Die Hoffnung auf einen Demokratieexport durch die Ausbildung von Diktatorensöhnen ist also trügerisch. Saif al-Islam Gaddafi, Sohn des gestürzten libyschen Diktators Gaddafi, schrieb sogar eine verheißungsvolle Dissertation an der renommierten London School of Economics. Der Titel: "Die Rolle der Zivilgesellschaft für die Demokratisierung globaler Regierungsinstitutionen." Doch als es in Libyen um den Machterhalt seines Vaters und den seines Clans ging, vergaß Saif al-Islam alle demokratietheoretischen Überlegungen und griff zur Waffe. Seit 2011 sitzt er in Libyen in Haft. Der Internationale Strafgerichtshof fordert wegen Kriegsverbrechen seine Auslieferung.
Die Wirtschaft profitiert
Wirtschaftlich aber, so glaubt Günter Meyer, lohnt es sich, die Sprösslinge von Diktatoren auszubilden. "Da werden Beziehungen aufgebaut, davon profitiert auch die deutsche Wirtschaft sehr stark, was die Vergabe von Aufträgen betrifft."

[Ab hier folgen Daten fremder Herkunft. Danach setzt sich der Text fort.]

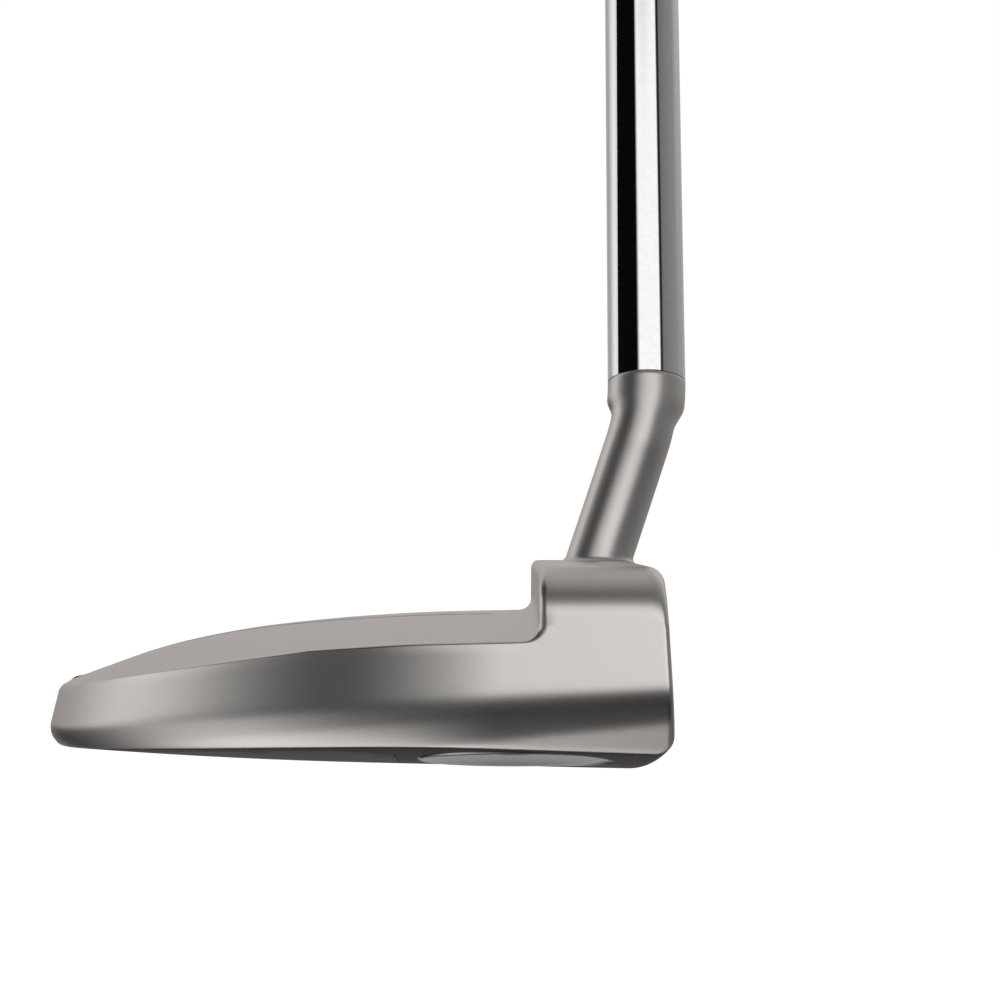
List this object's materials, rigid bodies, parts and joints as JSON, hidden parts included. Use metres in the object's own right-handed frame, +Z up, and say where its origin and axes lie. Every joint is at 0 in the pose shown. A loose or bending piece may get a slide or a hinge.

Dass von Europa lernen nicht unbedingt human regieren lernen heißt, zeigte schon vor Jahrzehnten Kambodschas Diktator Pol Pot. Der Massenmörder studierte an der Pariser Eliteuniversität Sorbonne.
Doch nicht bei allen ausländischen Studenten bleibt der Aufenthalt in Europa in Sachen Demokratieförderung so folgenlos, sagt Meyer: "Zahlreiche Studierende aus den arabischen Ländern haben maßgeblich zu den Liberalisierungs- und Säkularisierungsmaßnahmen in ihrer Heimat beigetragen."